- _WRITTEN REQUEST_
The complete listing should be restated exactly.

- _STORED DATA_
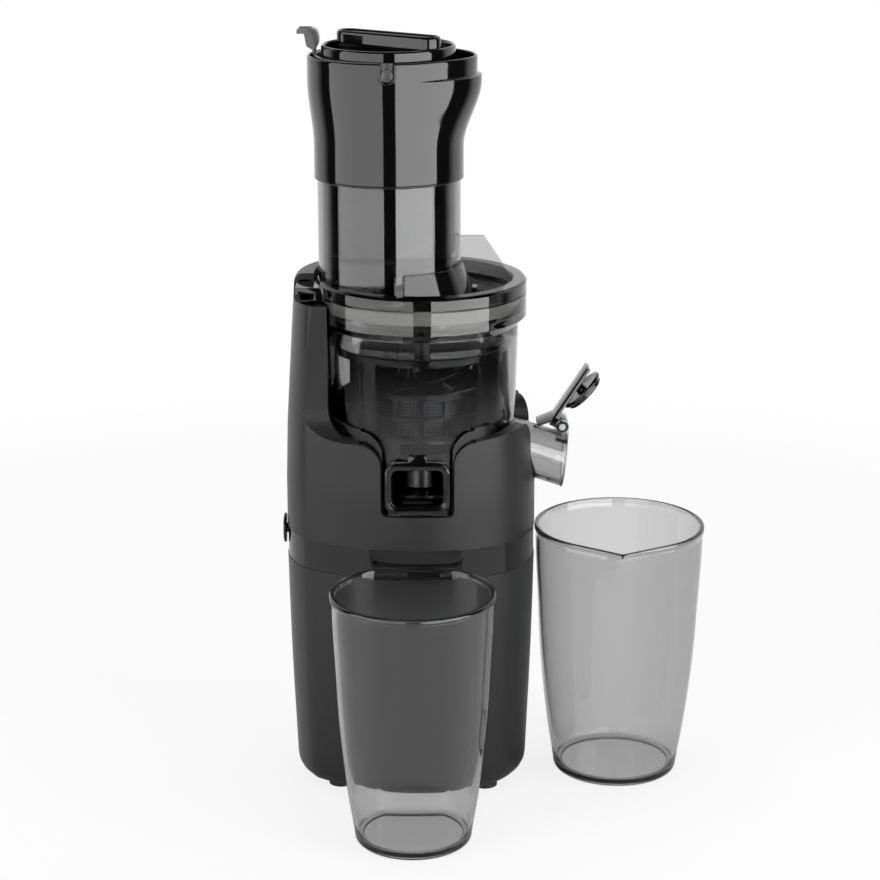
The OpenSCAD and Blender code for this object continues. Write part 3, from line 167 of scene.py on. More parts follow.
@dataclass(frozen=True)
class Moulded:
    """An opaque moulded, turned or cast surface with its grain, mottling and broken edges.

    Attributes:
        name: What the finish is.
        colour: sRGB hex of the surface.
        shade: sRGB hex that the colour drifts to in soft patches.
        roughness: Middle roughness.
        drift: How far the roughness wanders.
        grain: Size of the surface grain in millimetres.
        depth: Height of the grain in millimetres.
        patch: Size of the soft patches in millimetres.
        ior: Index of refraction.
        metallic: 1 for a bare metal.
        edge: Radius of a broken edge in millimetres.
        stretch: How much longer the grain is along each axis.
    """

    name: str
    colour: str
    shade: str
    roughness: float
    drift: float = 0.04
    grain: float = 0.5
    depth: float = 0.02
    patch: float = 40.0
    ior: float = 1.5
    metallic: float = 0.0
    edge: float = 0.3
    stretch: Point = (1.0, 1.0, 1.0)

    def material(self) -> bpy.types.Material:
        """Builds the material.

        Returns:
            The finished material.
        """
        material, tree = new_material(self.name)
        place = add(tree, "ShaderNodeTexCoord").outputs["Object"]
        turned = add(tree, "ShaderNodeMapping", inputs={"Vector": place, "Scale": self.stretch}).outputs["Vector"]
        patches = add(tree, "ShaderNodeTexNoise",
                      inputs={"Vector": place, "Scale": 1 / (self.patch * MM), "Detail": 2.0}).outputs["Fac"]
        grain = add(tree, "ShaderNodeTexNoise",
                    inputs={"Vector": turned, "Scale": 1 / (self.grain * MM), "Detail": 3.0}).outputs["Fac"]
        colour = add(tree, "ShaderNodeMix", {"data_type": "RGBA"},
                     {0: patches, 6: linear(self.colour), 7: linear(self.shade)}).outputs[2]
        rough = add(tree, "ShaderNodeMapRange", inputs={
            0: patches, 1: NOISE_LOW, 2: NOISE_HIGH, 3: self.roughness - self.drift,
            4: self.roughness + self.drift}).outputs[0]
        edge = add(tree, "ShaderNodeBevel", {"samples": 4}, {"Radius": self.edge * MM}).outputs[0]
        bump = add(tree, "ShaderNodeBump",
                   inputs={"Height": grain, "Distance": self.depth * MM, "Normal": edge}).outputs[0]
        surface = add(tree, "ShaderNodeBsdfPrincipled", inputs={
            "Base Color": colour, "Roughness": rough, "Normal": bump, "IOR": self.ior,
            "Metallic": self.metallic}).outputs[0]
        add(tree, "ShaderNodeOutputMaterial", inputs={"Surface": surface})
        return material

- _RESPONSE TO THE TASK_
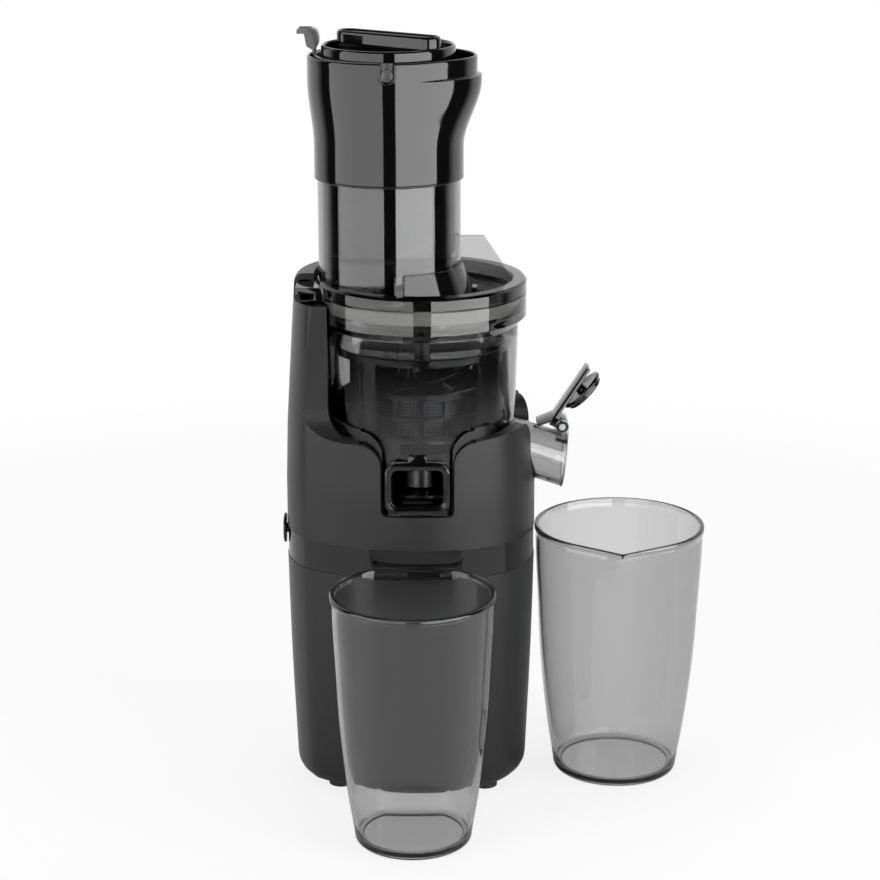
The OpenSCAD and Blender code for this object continues. Write part 3, from line 167 of scene.py on. More parts follow.
@dataclass(frozen=True)
class Moulded:
    """An opaque moulded, turned or cast surface with its grain, mottling and broken edges.

    Attributes:
        name: What the finish is.
        colour: sRGB hex of the surface.
        shade: sRGB hex that the colour drifts to in soft patches.
        roughness: Middle roughness.
        drift: How far the roughness wanders.
        grain: Size of the surface grain in millimetres.
        depth: Height of the grain in millimetres.
        patch: Size of the soft patches in millimetres.
        ior: Index of refraction.
        metallic: 1 for a bare metal.
        edge: Radius of a broken edge in millimetres.
        stretch: How much longer the grain is along each axis.
    """

    name: str
    colour: str
    shade: str
    roughness: float
    drift: float = 0.04
    grain: float = 0.5
    depth: float = 0.02
    patch: float = 40.0
    ior: float = 1.5
    metallic: float = 0.0
    edge: float = 0.3
    stretch: Point = (1.0, 1.0, 1.0)

    def material(self) -> bpy.types.Material:
        """Builds the material.

        Returns:
            The finished material.
        """
        material, tree = new_material(self.name)
        place = add(tree, "ShaderNodeTexCoord").outputs["Object"]
        turned = add(tree, "ShaderNodeMapping", inputs={"Vector": place, "Scale": self.stretch}).outputs["Vector"]
        patches = add(tree, "ShaderNodeTexNoise",
                      inputs={"Vector": place, "Scale": 1 / (self.patch * MM), "Detail": 2.0}).outputs["Fac"]
        grain = add(tree, "ShaderNodeTexNoise",
                    inputs={"Vector": turned, "Scale": 1 / (self.grain * MM), "Detail": 3.0}).outputs["Fac"]
        colour = add(tree, "ShaderNodeMix", {"data_type": "RGBA"},
                     {0: patches, 6: linear(self.colour), 7: linear(self.shade)}).outputs[2]
        rough = add(tree, "ShaderNodeMapRange", inputs={
            0: patches, 1: NOISE_LOW, 2: NOISE_HIGH, 3: self.roughness - self.drift,
            4: self.roughness + self.drift}).outputs[0]
        edge = add(tree, "ShaderNodeBevel", {"samples": 4}, {"Radius": self.edge * MM}).outputs[0]
        bump = add(tree, "ShaderNodeBump",
                   inputs={"Height": grain, "Distance": self.depth * MM, "Normal": edge}).outputs[0]
        surface = add(tree, "ShaderNodeBsdfPrincipled", inputs={
            "Base Color": colour, "Roughness": rough, "Normal": bump, "IOR": self.ior,
            "Metallic": self.metallic}).outputs[0]
        add(tree, "ShaderNodeOutputMaterial", inputs={"Surface": surface})
        return material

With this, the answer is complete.